A life-affirming new hostage comedy at the Park Theatre empowers older women and shows us what’s Beneath The Blue Rinse.

Upon taking a seat at the Park Theatre to watch KEPOW! Theatre and Veritas Theatre Company’s Beneath The Blue Rinse, you might be duped into thinking that you’re about to watch a genteel, rather dull piece about knitting grannies drinking tea. Felix Waters’ simple, but effective set lulls you into the same false sense of security experienced by the play’s antagonist. Here are your grandmother’s beloved china ornaments, a 1970s rug and those white chair covers, which after some thorough Googling turn out to be called “antimacassars”. But beneath this blue rinse is something else altogether.

Move aside, Mrs Overall, Mrs Parkins is in town! Believably played with utter delight in her eyes by Marlene Sidaway, Flora Parkins goes head to head with Kevin Tomlinson’s Simon, a 21st Century Del Boy, in true Reservoir Dogs style. And there’s musical numbers to match. Sidaway’s Mrs Parkins is no elderly,batty laughing stock, but a whip-smart, vibrant, sexy and hilarious badass – who just happens to be “of a certain age”.

There are audible gasps from the audience as Simon’s attempts to patronise Mrs Parkins fall flat, and whoops and applause as Sidaway strips down to sexy lingerie while changing from her “old lady in beige” disguise into a rather more firey and fetching red number. She explains her participation in an underground terrorist organisation, taking down those who prey on the elderly and vulnerable one by one.

Bursting into the second half of Beneath the Blue Rinse, Ian Redford’s George is a rather more reluctant terrorist, grounding proceedings back in reality and allowing the high-stakes drama to resolve in a satisfying way without sacrificing the humanity of our heroes.
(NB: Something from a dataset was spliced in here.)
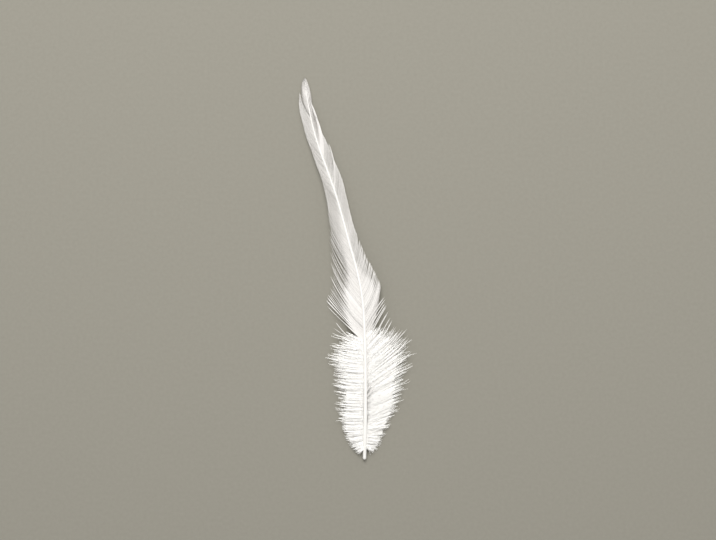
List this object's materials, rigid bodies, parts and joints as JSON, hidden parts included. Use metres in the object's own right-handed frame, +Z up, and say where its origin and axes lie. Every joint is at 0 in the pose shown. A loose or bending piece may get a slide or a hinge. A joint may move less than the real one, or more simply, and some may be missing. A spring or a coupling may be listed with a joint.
{
  "type": "white feather",
  "caption": "Slim pointed white feather with a curved shaft, a close vane that frays into loose locks, and a wide base of soft down.",
  "frame": {"origin": "middle of the feather's box in X and Y, on the surface that it lies on", "axes": "+Y from the bare quill end to the tip, +X to the right and +Z up, as the feather lies with its outer face up"},
  "size_m": [0.0468, 0.158, 0.0061],
  "materials": {
    "vane": "matte",
    "shaft": "satin"
  },
  "bodies": {
    "root": {"feather": "vane"}
  },
  "joints": []
}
A few brief moments of Sidaway acknowledging the audience, in this otherwise naturalistically staged drama, took me a little out of the theatrical spell – and I do rather wish she’d had the last triumphant line of the show, rather than ending on a joke which fell a little flat. But, with laugh-out-loud one-liners and innuendo a-plenty, this is a great night out, joyfully tearing apart stereotypes about the elderly and reminding us to look for the human being Beneath the Blue Rinse.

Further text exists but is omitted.